There is a wealth of information to be gleaned by deciphering ceramics in Victorian art and literature. This richly illustrated presentation shows that English Genre, Pre-Raphaelite and Aesthetic artists, as well as novelists Charles Dickens, Charlotte Brontë, George Eliot, and Anthony Trollope charged their pottery and porcelain with deep metaphorical meanings to heighten the narrative for the public to interpret. Crockery in the cupboard, on the mantel, the table or the floor represented popular motifs exemplifying topical issues touching upon hygiene, faith, temperance and etiquette. Broken and empty vessels stood for despair, neglect, and personified ‘fallen’ women; or alternatively platters and cups filled with food, drink and flowers signified happiness and domesticity.
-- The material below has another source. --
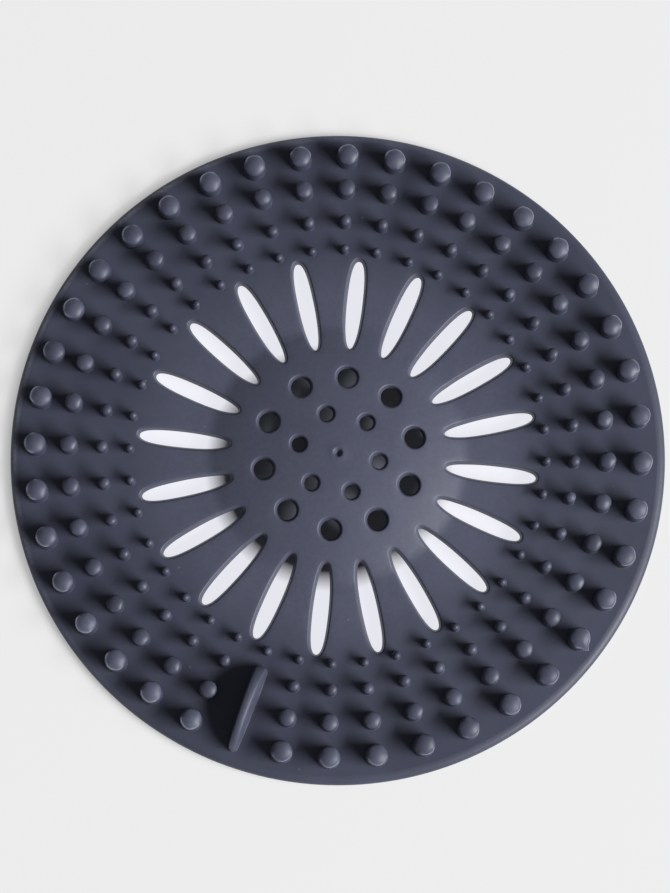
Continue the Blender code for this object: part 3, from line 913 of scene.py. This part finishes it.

Specific objects, especially jugs were coded by color, size, form and location to demarcate gender and virtue, while the ubiquitous blue willow plate ignited the social divisions of the time: on the one hand serving as a lightening rod of bad taste and lower class and on the one hand embodying national pride of English manufacturing, nostalgia and domesticity, only to be embraced and adopted in the mania for blue-and-white china. This talk explains how depictions of ceramics played a central role moralizing and decorating Victorian society.

Dr. Rachel Gotlieb is Adjunct Curator at the Gardiner Museum in Toronto. She was previously the Gardiner’s Chief Curator and Interim Executive Director. She is the 2017 Theodore Randall International Chair in Art and Design at Alfred University in New York. Gotlieb is presently writing a book, “Ceramics in Victorian Literature and Painting: Meanings and Metaphors.”